High Availability
P4 Code Review offers an active-passive form of High Availability, where the active node is a P4 Code Review instance and the passive node is a duplicate of this P4 Code Review instance that is left in standby.
Both of these P4 Code Review instances must be connected to the same P4 Server to ensure a seamless failover transition if the active node fails.
Most of your P4 Code Review data is backed up on the P4 Server. However, certain files will have to be backed up locally. These include modifications made to config, module, templates, and CSS files. If your P4 Code Review instance fails, during the failover the majority of your data is retrieved from the P4 Server and used to get the passive P4 Code Review instance up and running. You will then need to add in the modified files you have backed up locally.

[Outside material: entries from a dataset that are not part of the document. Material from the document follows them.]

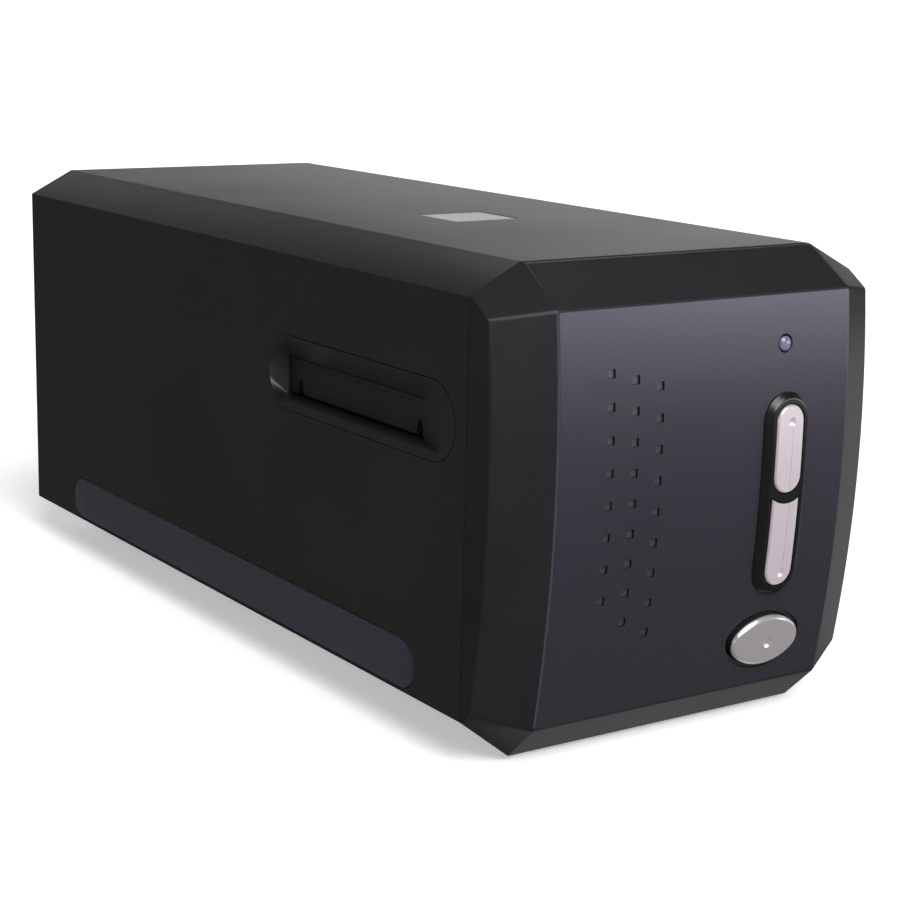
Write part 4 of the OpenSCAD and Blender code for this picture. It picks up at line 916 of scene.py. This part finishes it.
class SCANNER_OT_studio(Step, bpy.types.Operator):
    """Pale floor, soft light and the camera"""

    bl_idname = "scanner.studio"
    bl_label = "Studio"

    def make(self, v):
        self.floor(v)
        sun = bpy.data.lights.new("key", "SUN")
        sun.energy = SUN_STRENGTH
        sun.angle = SUN_ANGLE
        placed("key", sun, (0, 0, 0), along(SUN_WAY))
        for card in CARDS:
            self.card(*card)
        self.world()
        self.camera()

    def floor(self, v):
        """A flat floor that curves up far away, so that it fills the picture behind the part."""
        mesh = bmesh.new()
        bmesh.ops.create_grid(mesh, x_segments=48, y_segments=48, size=9)
        flat_reach = 4
        for corner in mesh.verts:
            corner.co.z = 0.12 * max(0, corner.co.length - flat_reach) ** 2
        data = bpy.data.meshes.new("floor")
        mesh.to_mesh(data)
        mesh.free()
        floor = bpy.data.objects.new("floor", data)
        bpy.context.scene.collection.objects.link(floor)
        for face in data.polygons:
            face.use_smooth = True
        glow = {"Specular IOR Level": 0.0, "Emission Color": (1, 1, 1, 1), "Emission Strength": 0.4}
        pale = finish("studio floor", v.floor_colour, toned(v.floor_colour, 0.96), (0.85, 0.9), depth=0.0,
                      shader=glow, cloud=2.0)
        paint(floor, pale)
        floor.visible_glossy = False

    def card(self, name, place, size, watts, aim):
        """One of the lit cards."""
        data = bpy.data.lights.new(name, "AREA")
        data.shape = "RECTANGLE"
        data.size, data.size_y = size
        data.energy = watts
        obj = placed(name, data, place, along(Vector(aim) - Vector(place)))
        obj.visible_camera = False
        obj.visible_diffuse = False

    def world(self):
        """Faint even light from all round."""
        world = bpy.data.worlds.new("studio")
        world.use_nodes = True
        background = world.node_tree.nodes["Background"]
        background.inputs["Color"].default_value = (1, 1, 1, 1)
        background.inputs["Strength"].default_value = 0.08
        bpy.context.scene.world = world

    def camera(self):
        """The photograph's view."""
        data = bpy.data.cameras.new("camera")
        data.sensor_width = 36
        data.lens = CAMERA_LENS
        data.clip_end = 50
        bpy.context.scene.camera = placed("camera", data, CAMERA_PLACE, CAMERA_TURN)
        bpy.context.scene.view_settings.view_transform = "Standard"


STEPS = (SCANNER_OT_studio, SCANNER_OT_shells, SCANNER_OT_bezel, SCANNER_OT_controls, SCANNER_OT_slots,
         SCANNER_OT_trim, SCANNER_OT_springs, SCANNER_OT_boards, SCANNER_OT_inside)


class SCANNER_PT_panel(bpy.types.Panel):
    """Lists the steps and the values that they use"""

    bl_idname = "SCANNER_PT_panel"
    bl_label = "Film Scanner"
    bl_space_type = "VIEW_3D"
    bl_region_type = "UI"
    bl_category = "Film Scanner"

    def draw(self, context):
        for step in STEPS:
            self.layout.operator(step.bl_idname)
        values = context.scene.scanner_finish
        for name in values.bl_rna.properties.keys():
            if name not in ("rna_type", "name"):
                self.layout.prop(values, name)


CLASSES = (ScannerFinish, *STEPS, SCANNER_PT_panel)


def register():
    for cls in CLASSES:
        bpy.utils.register_class(cls)
    bpy.types.Scene.scanner_finish = PointerProperty(type=ScannerFinish)


def unregister():
    del bpy.types.Scene.scanner_finish
    for cls in reversed(CLASSES):
        bpy.utils.unregister_class(cls)


def main():
    register()
    for step in STEPS:
        group, name = step.bl_idname.split(".")
        getattr(getattr(bpy.ops, group), name)()


if __name__ == "__main__":
    main()
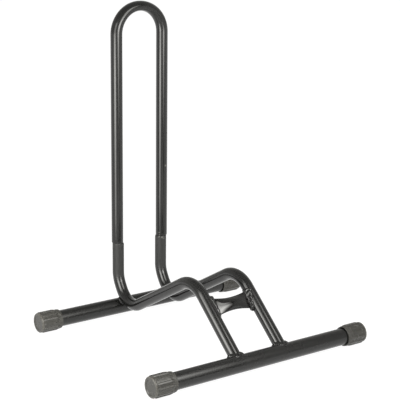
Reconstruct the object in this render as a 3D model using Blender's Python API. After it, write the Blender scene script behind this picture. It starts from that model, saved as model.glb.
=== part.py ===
"""Bike wheel stand: a welded frame of bent steel tube, a tall hoop that plugs onto it, and four end caps.

Metres, +Z up. X runs along the two base tubes, -Y is the low front where the wheel rolls in, and the
hoop stands at the back. The origin is on the floor, under the middle of the whole stand.
"""

from math import asin, atan2, ceil, cos, pi, radians, sin, sqrt, tan

import bmesh
import bpy
from mathutils import Vector

# Steel tube of the hoop, the bent tubes and the brace
TUBE_OD = 0.0200
TUBE_WALL = 0.0012
TUBE_SPACING = 0.0895          # between the axes of the two bent tubes

# Base tubes
BASE_OD = 0.0276
BASE_WALL = 0.0015
STAND_WIDTH = 0.4212           # over the end caps

# Side view of a bent tube, drawn by the corners where its straight runs would meet.
# Setbacks are measured backwards from the corner before, the first one from the front base tube.
KNEE_SETBACK = 0.1226
KNEE_HEIGHT = 0.1245
KNEE_RADIUS = 0.0500
HEEL_SETBACK = 0.1931
HEEL_HEIGHT = 0.0159
HEEL_RADIUS = 0.0416
UPRIGHT_SETBACK = 0.0316
UPRIGHT_HEIGHT = 0.0669
UPRIGHT_RADIUS = 0.0438
BEND_STEP = radians(9.5)       # one ring of the tube at least this often round a bend
BEND_ROOM = 0.98               # the most of a straight run that its two bends may take up

# Spigots and hoop
SHOULDER_HEIGHT = 0.1270       # where the bent tube starts to neck in
NECK_LENGTH = 0.0040
SPIGOT_LENGTH = 0.0450
SPIGOT_CLEARANCE = 0.0003      # to the bore of the hoop, all round
HOOP_SPREAD = 0.00145          # each hoop leg stands this far outboard of its bent tube
HOOP_HEIGHT = 0.5482           # top of the hoop above the floor

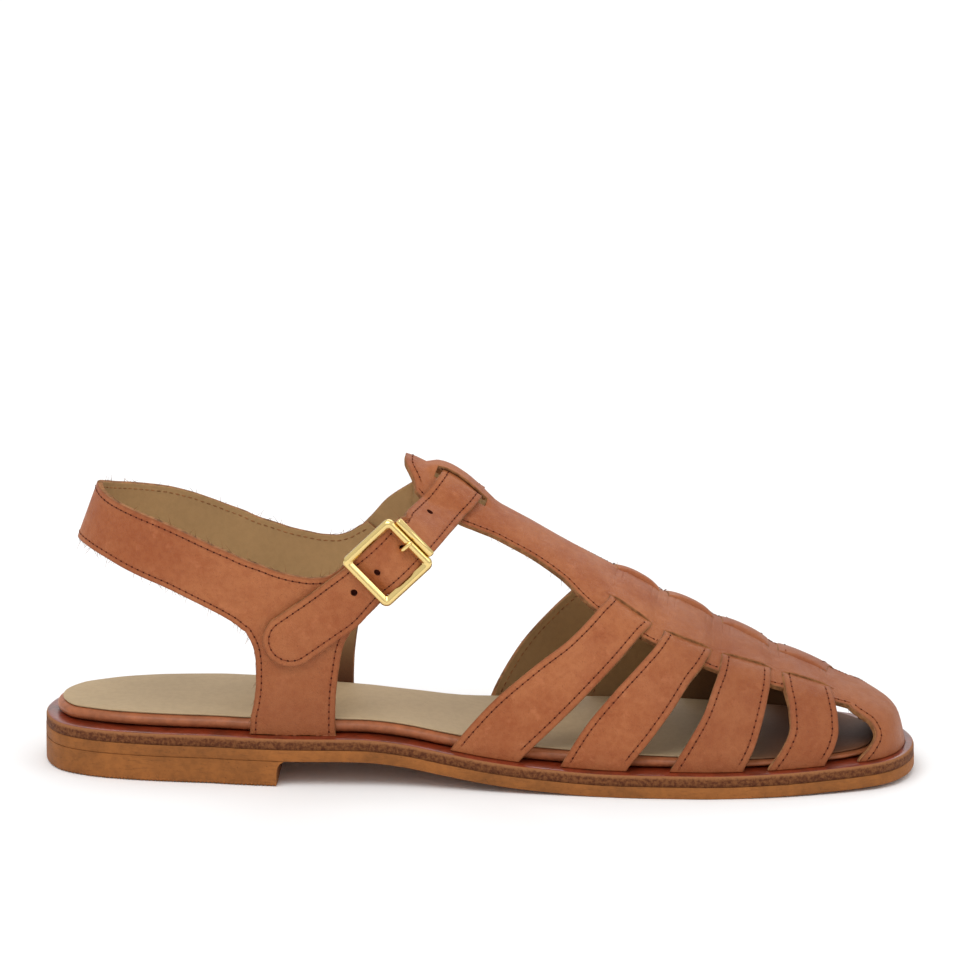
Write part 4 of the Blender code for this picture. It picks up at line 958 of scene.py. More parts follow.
def insole_piece(rim_finish, sock_finish):
    def top(x):
        return upper_foot(x) + INSOLE_THICKNESS * insole_taper(share_of(x))

    def sock_bottom(x):
        return top(x) + CLEARANCE * 0.4

    def inset_rows(rows):
        return [(lambda angle, extra=extra: insole_inset(angle) + extra, level) for extra, level in rows]

    angles = fine_angles(BOARD_STEPS)
    rim = ((0.0016, 0.0), (0.0008, 0.08), (0.0002, 0.25), (0.0, 0.45), (0.0001, 0.62), (0.0005, 0.79),
           (0.0011, 0.91), (0.0018, 0.98), (0.0026, 1.0), (0.0060, 1.0))
    made = rounded_layer("insole_board", angles, inset_rows(rim), upper_foot, top, [rim_finish])
    dress(made, "tan_leather", "insole")
    start = 0.0017
    rim = ((start + 0.0003, 0.0), (start, 0.5), (start + 0.0001, 0.85), (start + 0.0004, 1.0), (0.006, 1.0))
    made = rounded_layer("sock_lining", angles, inset_rows(rim), sock_bottom,
                         lambda x: sock_bottom(x) + SOCK_THICKNESS, [sock_finish])
    # Painted shade: the sock turns dark brown towards the toe
    mark_values(made, "shade", lambda co: 0.85 * ease((share_of(co.x) - 0.73) / 0.13))
    dress(made, "beige_sock", "sock")


# Woven upper


# The bridge over the ankle strap: share of the length, share of its raise
FINE_ARCH = ((0.4360, 0.0), (0.4480, 0.80), (0.4560, 0.96), (0.4620, 1.0), (0.4770, 0.97), (0.4920, 0.75),
             (0.5070, 0.35), (0.5190, 0.0))
fine_arch = smooth(FINE_ARCH, 1)
UPPER_PLACES = sorted(
    [k * 0.1 for k in range(0, 49)]
    + [4.88, 4.94, 4.97, 5.0, 5.006, 5.03, 5.08, 5.15, 5.25, 5.33, 5.42, 5.5, 5.56, 5.62, 5.69, 5.75, 5.83,
       5.90, 5.95, 5.975, 5.994, 6.0, 6.03, 6.07, 6.12]
    + [6.2 + k * 0.1 for k in range(49)]
)
# How much of its raise a strap has at each place across the upper
RAMP = (
    (1.6, 0.0), (2.2, 0.06), (3.0, 0.30), (3.6, 0.62), (4.0, 0.82), (4.3, 0.80), (4.6, 0.68), (4.8, 0.50),
    (4.9, 0.36), (4.96, 0.22), (5.0, 0.10), (5.5, 0.0), (6.0, 0.06), (6.03, 0.50), (6.07, 0.78),
    (6.12, 0.95), (6.3, 1.05), (6.6, 1.0), (7.0, 0.85), (7.4, 0.60), (8.0, 0.26), (8.8, 0.05), (9.4, 0.0),
)
weave_ramp = smooth(RAMP, 1)
LIP = 0.00115               # how far the spine's slots stand over the straps that dive under them
THIN_WALL = 0.0008          # the bridge over the ankle strap is a single leather
PRESS_DEPTH = 0.00020       # how deep the straps' edges press into the spine
FOOT_DROP = CLEARANCE * 0.8     # how far the feet go down towards the welt
HAIR = 0.00018              # between a strap's edge and the margin beside it
MARK_STEP = 0.0004          # between the points that mark cut edges
RUN_STEP = 0.0006           # between the points of a seam or a frayed edge
COLUMNS = range(12)         # numbers of a cross line's twelve places


def turn_table(shares):
    """A cross line as a table of turn and share of the length, rising in turn."""
    edges = [spine(shares[4 + k]) for k, spine in enumerate(spine_turns)]
    turns = list(SIDE_TURNS[:4]) + edges + list(SIDE_TURNS[4:])
    return tuple(zip(turns, shares)), turns


class CrossLine:
    """One line across the upper, from outer foot to inner foot."""

    def __init__(self, kind, shares, shift=0.0, strap=0.0, part=0.5):
        self.kind, self.shares, self.shift, self.strap, self.part = kind, shares, shift, strap, part
        table, self.turns = turn_table(shares)
        self.share_at = smooth(table, 1)

    def place(self, column):
        turn = float(np.interp(column, COLUMNS, self.turns))
        return min(along_of(self.share_at(turn)) + self.shift, TIP), turn


def mixed(first, second, part):
    return tuple(a + (b - a) * part for a, b in zip(first, second))


def t_bar_shares():
    lines = [tuple([share] * 12) for share in T_BAR_LINES]
    end_curve = (0, 0, 0, 0, 0.0150, 0.0015, 0.0, 0.0120, 0, 0, 0, 0)
    for k, fade in ((0, 1.0), (1, 0.7)):
        lines[k] = tuple(s + fade * bow for s, bow in zip(lines[k], end_curve))
    return lines


# Lines across a strap, as shares of its width
STRAP_PARTS = (0.0, 0.022, 0.05, 0.09, 0.13, 0.15, 0.17, 0.21, 0.28, 0.36, 0.44, 0.5, 0.56, 0.64, 0.72,
               0.79, 0.83, 0.85, 0.87, 0.91, 0.95, 0.978, 1.0)
WEB_PARTS = (0.0, 0.22, 0.45, 0.68, 0.86)
CAP_PARTS = (0.0, 0.02, 0.05, 0.1, 0.16, 0.23, 0.3, 0.37, 0.44, 0.51, 0.58, 0.65, 0.71, 0.77, 0.82, 0.87,
             0.91, 0.94, 0.965, 0.985, 0.996, 1.0)
PRESSED = (0.0, 0.15, 0.85, 1.0)    # where the straps below show through the spine, as shares of their width


def cross_lines():
    lines = []
    bar = t_bar_shares()
    for k in range(len(bar) - 1):
        for step in range(3):
            lines.append(CrossLine("web", mixed(bar[k], bar[k + 1], step / 3)))
    behind = bar[-1]
    for number in range(1, 5):
        rear, front = (STRAP_LINES[f"strap {number} {end}"] for end in ("rear", "front"))
        for part in WEB_PARTS:
            if part == 0.0 and number > 1:
                lines.append(CrossLine("web", behind, HAIR))
            else:
                lines.append(CrossLine("web", mixed(behind, rear, part)))
        lines.append(CrossLine("web", rear, -HAIR))
        for part in STRAP_PARTS:
            kind = "strap end" if part == 1.0 else "strap"
            lines.append(CrossLine(kind, mixed(rear, front, part), 0.0, STRAP_RAISE[number - 1], part))
        behind = front
    lines.append(CrossLine("web", behind, HAIR))
    cap = STRAP_LINES["cap rear"]
    for part in (0.3, 0.6):
        lines.append(CrossLine("web", mixed(behind, cap, part)))
    tip = tuple([share_of(TIP)] * 12)
    for part in CAP_PARTS:
        lines.append(CrossLine("cap", mixed(cap, tip, part)))
    return lines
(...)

Set up active-passive in P4 Code Review
-
Set up a Redis cluster (or an equivalent standalone system). This is so P4 Code Review can connect to a system which stores the cache.
-
Set up a P4 Code Review instance to be the active node (referred to as node A) and complete the following steps:
-
Connect this P4 Code Review instance to the Redis cluster (or standalone system) that stores the cache.
-
Configure the config.php file with any custom modification.
-
If you have any Extensions installed on the P4 Server, point them towards the node A (the current active node).
-
-
Set up a P4 Code Review instance to be the passive node (referred to as node B) and complete the following steps:
-
For the passive node, you do not need to run the
configure-swarm.shscript. For more information, see Why the passive node does not require the setup script. -
To prevent jobs from being duplicated or missed, turn off workers on node B.
-
Ensure the P4 Code Review data directory is shared via NFS or another shared filesystem. The data directory contains files such as
config.php, tokens, logs, and other attachments. -
Copy the queue token from the active node to the passive node. You can find the queue token in the following location:
/<SWARM>/data/queue/tokens/<TOKENID>
-
(Optional) If you have custom modules in your active node (node A), copy them over to the passive node (node B).
-
(Optional) If you have public files in your active node, copy these over to the passive node.
-
Pre-disaster preparations
Complete the following tasks to ensure a successful failover if a P4 Code Review instance fails.
-
Local backups
-
Regularly back up any local modifications, such as configuration, module, templates, and CSS files, to a backup location of your choice.
-
Ensure that your backup process includes checks for both the current version and historical changes of these modified files.
-
-
Training and documentation:
-
Keep detailed documentation of where your local files are stored and the steps required to retrieve them.
-
Ensure your operations team is well-trained on the manual failover process and is aware of how to retrieve the local backups and implement the files on the passive node when it becomes active.
-
-
Health Checks and monitoring:
-
Implement automated monitoring for both the active and passive nodes.
-
Create alerts that inform the operations team about potential issues. This is so they can prepare for a manual failover.
-
If you are using HTTPS servers, make sure all certificates are trusted by the P4 Servers.
-
-
P4 Server High Availability setup:
-
Confirm the P4 Server that contains your review data is configured for High Availability.
-
Regularly test the High Availability failover procedures according to the P4 Server High Availability documentation.
-
Volume sharing between P4 Code Review instances
As an optional step, you can configure both the active and passive P4 Code Review instances to share the same data volume found in /<SWARM>/data/. This means the node B could easily take over should node A fail.
However, there is an edge case where some of the data may be lost during the failover period. For example, if node A failed at 14:00 and node B becomes active at 14:10, any new activity on the server may be missed in the 10 minute period.
Failover from active node to passive node
For more in depth steps on how to move from one P4 Code Review instance to another, see Moving your P4 Code Review instance.
As a brief overview, to manually move activity from the active node to the passive node, follow these steps:
-
Turn on workers in node B.
-
Change the DNS record so it points to node B instead of node A. This is assuming that the correct extensions, triggers and tokens have been set up on node B.
-
Create a new P4 Code Review instance to be the passive node (referred to as node C).
The new active node is node B and requires a new passive node, which will be node C. Follow Step 3 in the Set up active-passive in P4 Code Review section above to create the passive node C.
Why the passive node does not require the setup script
The configure-swarm.sh script is run when creating a P4 Code Review environment from scratch. It performs many setup tasks such as creating P4 Code Review users in P4, installing server-side extensions and modifying the config.php file.
After you have set up the active node, the configure-swarm.sh script has already configured the P4 Code Review environment for the passive node. This means the script does not need to be run again, as it would recreate users and re-edit the config.php file.